--- BEGIN Data shown ---

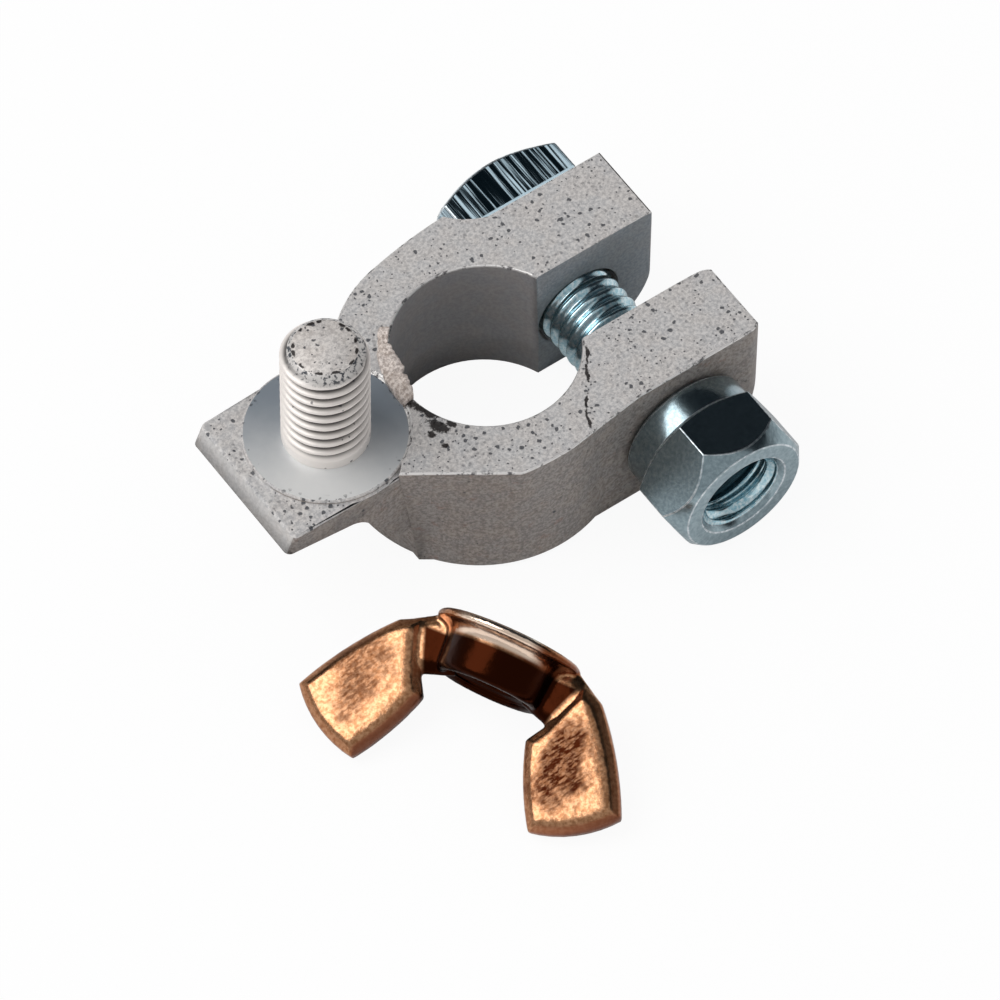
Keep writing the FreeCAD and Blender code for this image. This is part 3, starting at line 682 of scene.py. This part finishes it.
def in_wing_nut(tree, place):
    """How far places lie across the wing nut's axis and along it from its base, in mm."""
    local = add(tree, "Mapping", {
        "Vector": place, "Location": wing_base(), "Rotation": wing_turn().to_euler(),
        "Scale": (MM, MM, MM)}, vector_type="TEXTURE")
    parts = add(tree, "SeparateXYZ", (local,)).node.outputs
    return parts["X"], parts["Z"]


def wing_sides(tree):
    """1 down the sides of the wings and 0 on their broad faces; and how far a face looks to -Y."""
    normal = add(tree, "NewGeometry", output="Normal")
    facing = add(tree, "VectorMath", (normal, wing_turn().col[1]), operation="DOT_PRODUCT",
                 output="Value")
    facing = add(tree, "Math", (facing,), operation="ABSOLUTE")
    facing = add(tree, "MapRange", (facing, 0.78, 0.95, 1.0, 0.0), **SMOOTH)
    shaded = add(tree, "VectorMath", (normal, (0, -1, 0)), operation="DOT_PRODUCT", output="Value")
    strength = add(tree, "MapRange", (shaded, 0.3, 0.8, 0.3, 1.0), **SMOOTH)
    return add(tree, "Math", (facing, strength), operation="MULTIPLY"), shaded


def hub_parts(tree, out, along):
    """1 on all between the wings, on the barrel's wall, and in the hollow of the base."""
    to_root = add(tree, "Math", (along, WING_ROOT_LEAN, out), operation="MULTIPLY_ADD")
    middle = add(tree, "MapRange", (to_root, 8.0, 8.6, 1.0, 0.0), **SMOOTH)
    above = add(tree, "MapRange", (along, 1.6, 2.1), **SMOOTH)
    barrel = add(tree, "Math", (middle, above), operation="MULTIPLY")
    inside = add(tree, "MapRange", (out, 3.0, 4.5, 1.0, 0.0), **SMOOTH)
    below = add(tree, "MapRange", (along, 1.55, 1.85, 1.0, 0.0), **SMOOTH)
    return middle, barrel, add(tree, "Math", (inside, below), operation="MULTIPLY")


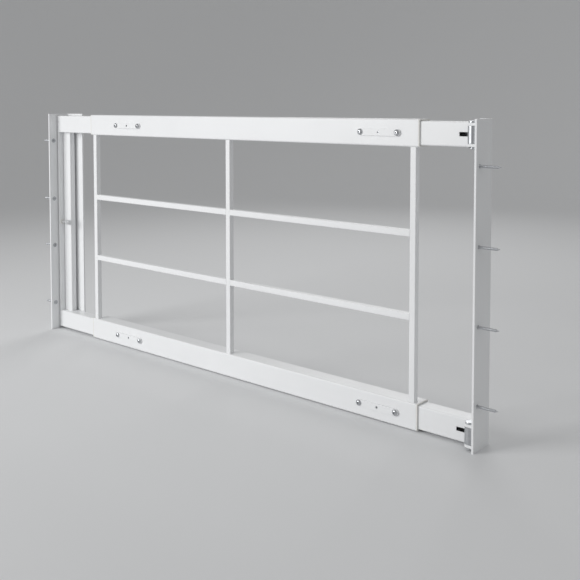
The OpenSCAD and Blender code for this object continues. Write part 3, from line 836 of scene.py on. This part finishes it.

--- END Data shown ---

- [Prompt]: Repeat the entries shown above, every one, word for word.

- [Right answer]:
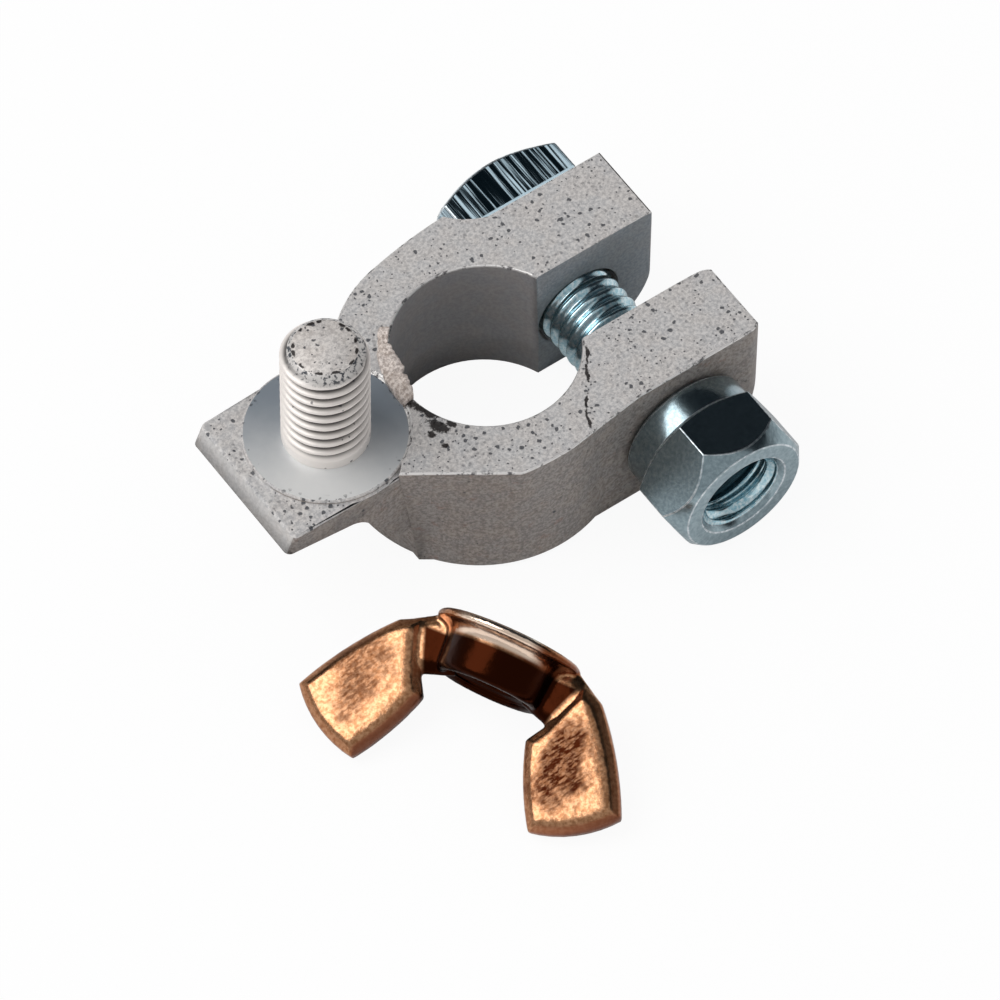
Keep writing the FreeCAD and Blender code for this image. This is part 3, starting at line 682 of scene.py. This part finishes it.
def in_wing_nut(tree, place):
    """How far places lie across the wing nut's axis and along it from its base, in mm."""
    local = add(tree, "Mapping", {
        "Vector": place, "Location": wing_base(), "Rotation": wing_turn().to_euler(),
        "Scale": (MM, MM, MM)}, vector_type="TEXTURE")
    parts = add(tree, "SeparateXYZ", (local,)).node.outputs
    return parts["X"], parts["Z"]


def wing_sides(tree):
    """1 down the sides of the wings and 0 on their broad faces; and how far a face looks to -Y."""
    normal = add(tree, "NewGeometry", output="Normal")
    facing = add(tree, "VectorMath", (normal, wing_turn().col[1]), operation="DOT_PRODUCT",
                 output="Value")
    facing = add(tree, "Math", (facing,), operation="ABSOLUTE")
    facing = add(tree, "MapRange", (facing, 0.78, 0.95, 1.0, 0.0), **SMOOTH)
    shaded = add(tree, "VectorMath", (normal, (0, -1, 0)), operation="DOT_PRODUCT", output="Value")
    strength = add(tree, "MapRange", (shaded, 0.3, 0.8, 0.3, 1.0), **SMOOTH)
    return add(tree, "Math", (facing, strength), operation="MULTIPLY"), shaded


def hub_parts(tree, out, along):
    """1 on all between the wings, on the barrel's wall, and in the hollow of the base."""
    to_root = add(tree, "Math", (along, WING_ROOT_LEAN, out), operation="MULTIPLY_ADD")
    middle = add(tree, "MapRange", (to_root, 8.0, 8.6, 1.0, 0.0), **SMOOTH)
    above = add(tree, "MapRange", (along, 1.6, 2.1), **SMOOTH)
    barrel = add(tree, "Math", (middle, above), operation="MULTIPLY")
    inside = add(tree, "MapRange", (out, 3.0, 4.5, 1.0, 0.0), **SMOOTH)
    below = add(tree, "MapRange", (along, 1.55, 1.85, 1.0, 0.0), **SMOOTH)
    return middle, barrel, add(tree, "Math", (inside, below), operation="MULTIPLY")


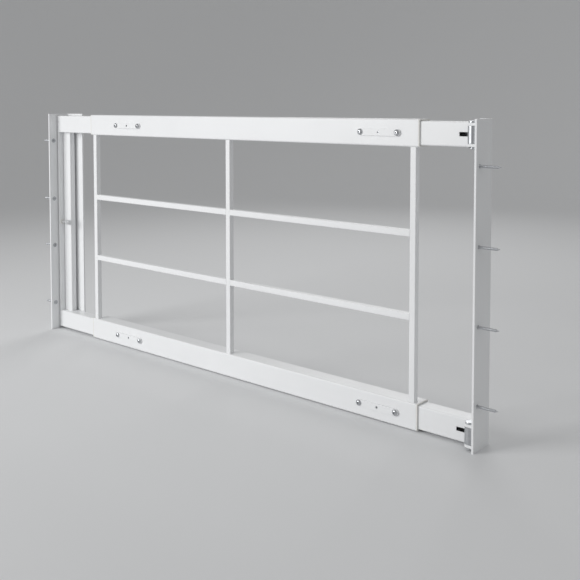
The OpenSCAD and Blender code for this object continues. Write part 3, from line 836 of scene.py on. This part finishes it.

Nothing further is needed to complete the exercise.